Im Zuge der galoppierenden Virtualisierungen fehlt meines Erachtens die virtuelle Open Door. Doch wie könnte ihr digitaler Zwilling aussehen? Solange sich Vorgesetzte von einem VideoCall in den nächsten klicken, bleiben keine Türen offen für spontane Besuche. Führende sollten sich pro-aktiv um Kader kümmern, den Weg zu Kadern bewusst gehen und nicht bloss passiv anbieten. Dadurch stärken Sie nicht nur die soziale Kohäsion, sondern zeigen Kadern, welche Bedeutung sie haben. Nicht Ihr Ding? Sie können gar nichts falsch machen. Jede Investition in Beziehungen wird sich gerade in Krisen immer auszahlen. Die Menschen sind alleine; sie suchen nach Orientierung, nach Halt und nach Bedeutung.

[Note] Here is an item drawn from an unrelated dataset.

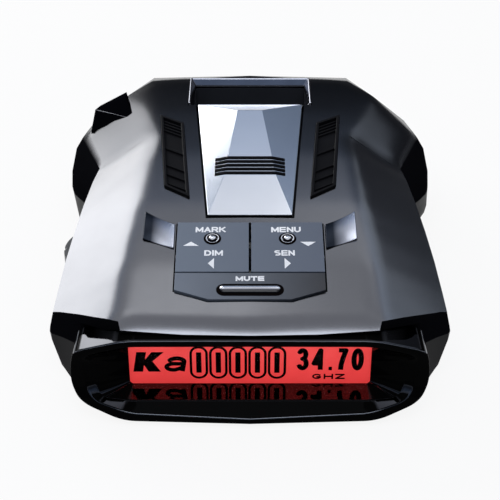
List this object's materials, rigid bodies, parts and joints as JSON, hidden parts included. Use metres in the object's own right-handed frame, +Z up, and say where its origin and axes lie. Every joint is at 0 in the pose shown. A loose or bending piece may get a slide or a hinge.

Schauen Sie in Ihren Kalender: Wann treffen Sie sich «einfach so» mit Ihren Kadern?

Zur Rollenklarheit für Führung und Coaching

Kader werden in vielen Unternehmen als eine Art «einheitliche Kategorie» verstanden. Das erleichtert zwar die interne Kommunikation, die Ausformulierung spezifischer Erwartungen (z.B. als Kaderprofil) und fördert letztlich Transparenz und Vertrauen. Insofern wäre an dieser Kategorisierung nichts auszusetzen. Nur darf sie nicht dazu führen, dass Vorgesetzte die Kader über den gleichen Kamm scheren. Stattdessen sollten sie ihre Rolle bewusst und individuell-situativ wählen (siehe Graphik links):

Quelle: Buerki, M. (2018); Führen mit der T.I.G.E.R.-Methode©; S. 115 (in Anlehnung an Cope, M. (2004))

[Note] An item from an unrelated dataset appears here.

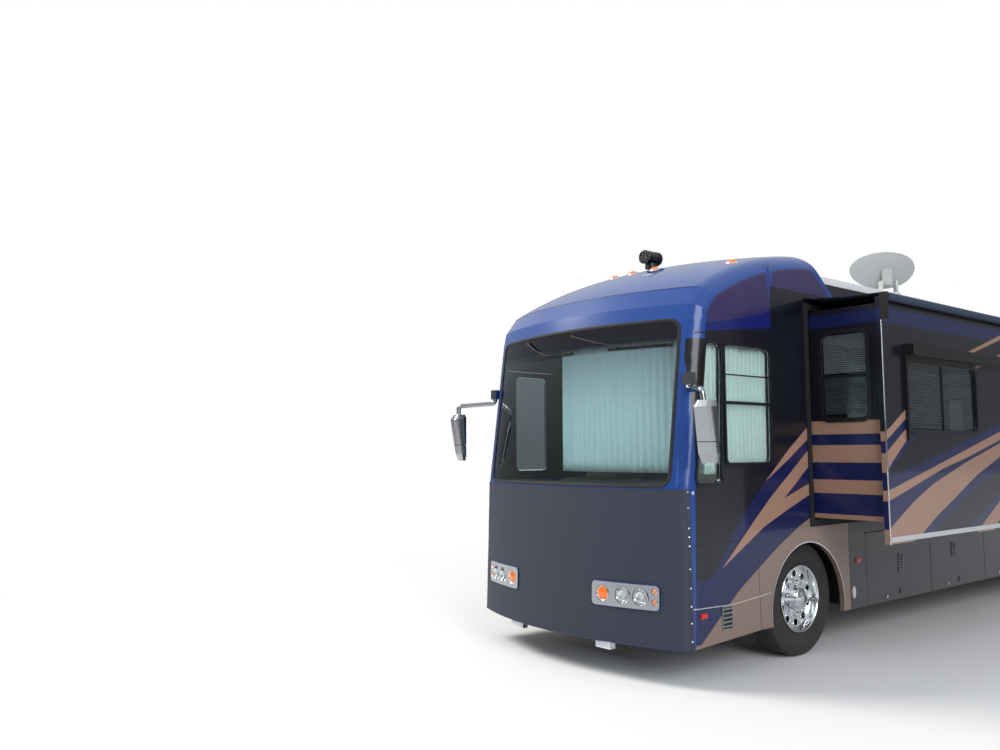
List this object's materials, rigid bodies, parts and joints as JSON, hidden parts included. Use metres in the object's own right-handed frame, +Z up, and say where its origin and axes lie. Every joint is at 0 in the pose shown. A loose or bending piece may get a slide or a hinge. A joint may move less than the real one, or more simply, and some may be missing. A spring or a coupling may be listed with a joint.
{
  "type": "rear-engine motorhome coach with slide-out rooms",
  "caption": "Full-size diesel motorhome with a bowed nose, windshield, extended slide rooms, baggage doors, roof dish and steered front wheels.",
  "frame": {"origin": "on the ground under the middle of the coach", "axes": "+Z up; the nose looks along -Y; +X is the driver's (street) side"},
  "size_m": [4.215, 12.2115, 4.2552],
  "materials": {
    "paint": "gloss",
    "nose_paint": "gloss",
    "skirt_paint": "gloss",
    "roof_white": "satin",
    "vinyl": "matte",
    "glass": "clear",
    "black_trim": "satin",
    "rubber": "matte",
    "tyre": "matte",
    "polished": "polished",
    "chrome": "polished",
    "lens": "clear",
    "steel": "satin",
    "cast": "matte",
    "floor_wood": "satin",
    "curtain": "matte",
    "topper_cloth": "matte",
    "seat_leather": "satin",
    "dash_plastic": "matte",
    "gear_white": "satin",
    "dish_grey": "satin"
  },
  "bodies": {
    "root": {"chassis": "steel", "cabin_floor": "floor_wood", "front_cap": "nose_paint", "rear_cap": "paint", "street_wall": "paint", "curb_wall": "paint", "street_skirt": "skirt_paint", "curb_skirt": "skirt_paint", "roof": "roof_white", "basement": "steel", "wheel_wells": "black_trim", "windshield": "glass", "side_glass": "glass", "window_frames": "black_trim", "slide_seals": "rubber", "nose_mask": "vinyl", "headlamp_bezels": "chrome", "lamps": "lens", "mirrors": "chrome", "wipers": "black_trim", "dash": "dash_plastic", "seat_bases": "steel", "seat_cushions": "seat_leather", "curtains": "curtain", "overhead_cabinet": "dash_plastic", "roof_gear": "gear_white", "engine": "cast", "axles": "cast", "air_springs": "rubber", "awnings": "black_trim"},
    "slide_street": {"slide_street_room": "paint", "slide_street_glass": "glass", "slide_street_trim": "black_trim", "topper_street": "topper_cloth"},
    "slide_curb": {"slide_curb_room": "paint", "slide_curb_glass": "glass", "slide_curb_trim": "black_trim", "topper_curb": "topper_cloth"},
    "dish_base": {"dish_turret": "gear_white"},
    "dish": {"dish_reflector": "dish_grey"},
    "entry_door": {"entry_door": "nose_paint", "entry_door_glass": "glass"},
    "engine_door": {"engine_door": "paint"},
    "knuckle_street": {"knuckle_street": "cast"},
    "wheel_front_street": {"rim_front_street": "polished", "tyre_front_street": "tyre"},
    "wheels_rear_street": {"rims_rear_street": "polished", "tyres_rear_street": "tyre"},
    "bay_door_street_1": {"bay_door_street_1": "skirt_paint"},
    "bay_door_street_2": {"bay_door_street_2": "skirt_paint"},
    "bay_door_street_3": {"bay_door_street_3": "skirt_paint"},
    "knuckle_curb": {"knuckle_curb": "cast"},
    "wheel_front_curb": {"rim_front_curb": "polished", "tyre_front_curb": "tyre"},
    "wheels_rear_curb": {"rims_rear_curb": "polished", "tyres_rear_curb": "tyre"},
    "bay_door_curb_1": {"bay_door_curb_1": "skirt_paint"},
    "bay_door_curb_2": {"bay_door_curb_2": "skirt_paint"},
    "bay_door_curb_3": {"bay_door_curb_3": "skirt_paint"}
  },
  "joints": [
    {"name": "steer_street", "type": "hinge", "parent": "root", "child": "knuckle_street", "pos_m": [0.95, -4.135, 0.51], "axis": [0, 0, 1], "range_deg": [-40, 40]},
    {"name": "spin_front_street", "type": "hinge", "parent": "knuckle_street", "child": "wheel_front_street", "pos_m": [1.105, -4.135, 0.51], "axis": [1, 0, 0], "continuous": true},
    {"name": "spin_rear_street", "type": "hinge", "parent": "root", "child": "wheels_rear_street", "pos_m": [0.935, 2.865, 0.51], "axis": [1, 0, 0], "continuous": true},
    {"name": "slide_street_travel", "type": "slide", "parent": "root", "child": "slide_street", "axis": [-1, 0, 0], "range_m": [0, 0.66], "deforming": ["topper_street"]},
    {"name": "bay_street_1_open", "type": "hinge", "parent": "root", "child": "bay_door_street_1", "pos_m": [1.3013, -2.403, 1.038], "axis": [0, -1, 0], "range_deg": [0, 85]},
    {"name": "bay_street_2_open", "type": "hinge", "parent": "root", "child": "bay_door_street_2", "pos_m": [1.3013, -1.051, 1.038], "axis": [0, -1, 0], "range_deg": [0, 85]},
    {"name": "bay_street_3_open", "type": "hinge", "parent": "root", "child": "bay_door_street_3", "pos_m": [1.3013, 0.301, 1.038], "axis": [0, -1, 0], "range_deg": [0, 85]},
    {"name": "steer_curb", "type": "hinge", "parent": "root", "child": "knuckle_curb", "pos_m": [-0.95, -4.135, 0.51], "axis": [0, 0, 1], "range_deg": [-40, 40]},
    {"name": "spin_front_curb", "type": "hinge", "parent": "knuckle_curb", "child": "wheel_front_curb", "pos_m": [-1.105, -4.135, 0.51], "axis": [1, 0, 0], "continuous": true},
    {"name": "spin_rear_curb", "type": "hinge", "parent": "root", "child": "wheels_rear_curb", "pos_m": [-0.935, 2.865, 0.51], "axis": [1, 0, 0], "continuous": true},
    {"name": "slide_curb_travel", "type": "slide", "parent": "root", "child": "slide_curb", "axis": [1, 0, 0], "range_m": [0, 0.66], "deforming": ["topper_curb"]},
    {"name": "bay_curb_1_open", "type": "hinge", "parent": "root", "child": "bay_door_curb_1", "pos_m": [-1.3013, -2.403, 1.038], "axis": [0, 1, 0], "range_deg": [0, 85]},
    {"name": "bay_curb_2_open", "type": "hinge", "parent": "root", "child": "bay_door_curb_2", "pos_m": [-1.3013, -1.051, 1.038], "axis": [0, 1, 0], "range_deg": [0, 85]},
    {"name": "bay_curb_3_open", "type": "hinge", "parent": "root", "child": "bay_door_curb_3", "pos_m": [-1.3013, 0.301, 1.038], "axis": [0, 1, 0], "range_deg": [0, 85]},
    {"name": "entry_open", "type": "hinge", "parent": "root", "child": "entry_door", "pos_m": [-1.3013, -5.538, 1.6], "axis": [0, 0, 1], "range_deg": [0, 95]},
    {"name": "engine_door_open", "type": "hinge", "parent": "root", "child": "engine_door", "pos_m": [0, 6.1013, 1.458], "axis": [1, 0, 0], "range_deg": [0, 75]},
    {"name": "dish_turn", "type": "hinge", "parent": "root", "child": "dish_base", "pos_m": [0.67, -1.135, 3.7], "axis": [0, 0, 1], "range_deg": [-170, 170]},
    {"name": "dish_tilt", "type": "hinge", "parent": "dish_base", "child": "dish", "pos_m": [0.67, -1.135, 3.85896], "axis": [0.6266, 0.7793, 0], "range_deg": [-25, 35]}
  ],
  "couplings": [
    {"joint": "steer_curb", "follows": "steer_street", "ratio": 1}
  ]
}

Die Graphik unterscheidet diverse Rollen, die Führende einnehmen können. Sie unterscheiden sich im Fokus (Performance oder Potential) und in der Herkunft der Lösung (extrinsisch oder intrinsisch). Schon allein daran können Sie erkennen, dass ein undifferenziertes Führungsverständnis («ich muss Kader nicht führen, sondern höchstens coachen») garantiert scheitern wird. Denn die Wahl der Rolle wird niemals bestimmt von der hierarchischen Position der Mitarbeitenden (z.B. Kader), sondern von Zielen, Bedürfnissen und Möglichkeiten. Ein «kategorischer» Wechsel von führen zu coachen ist nicht nur falsch, sondern auch gefährlich. Gerade in Krisen kann eine (aus Bequemlichkeit) falsch gewählte Rolle, Kadern sprichwörtlich die letzten Nerven kosten beziehungsweise ihre Resilienz schwächen.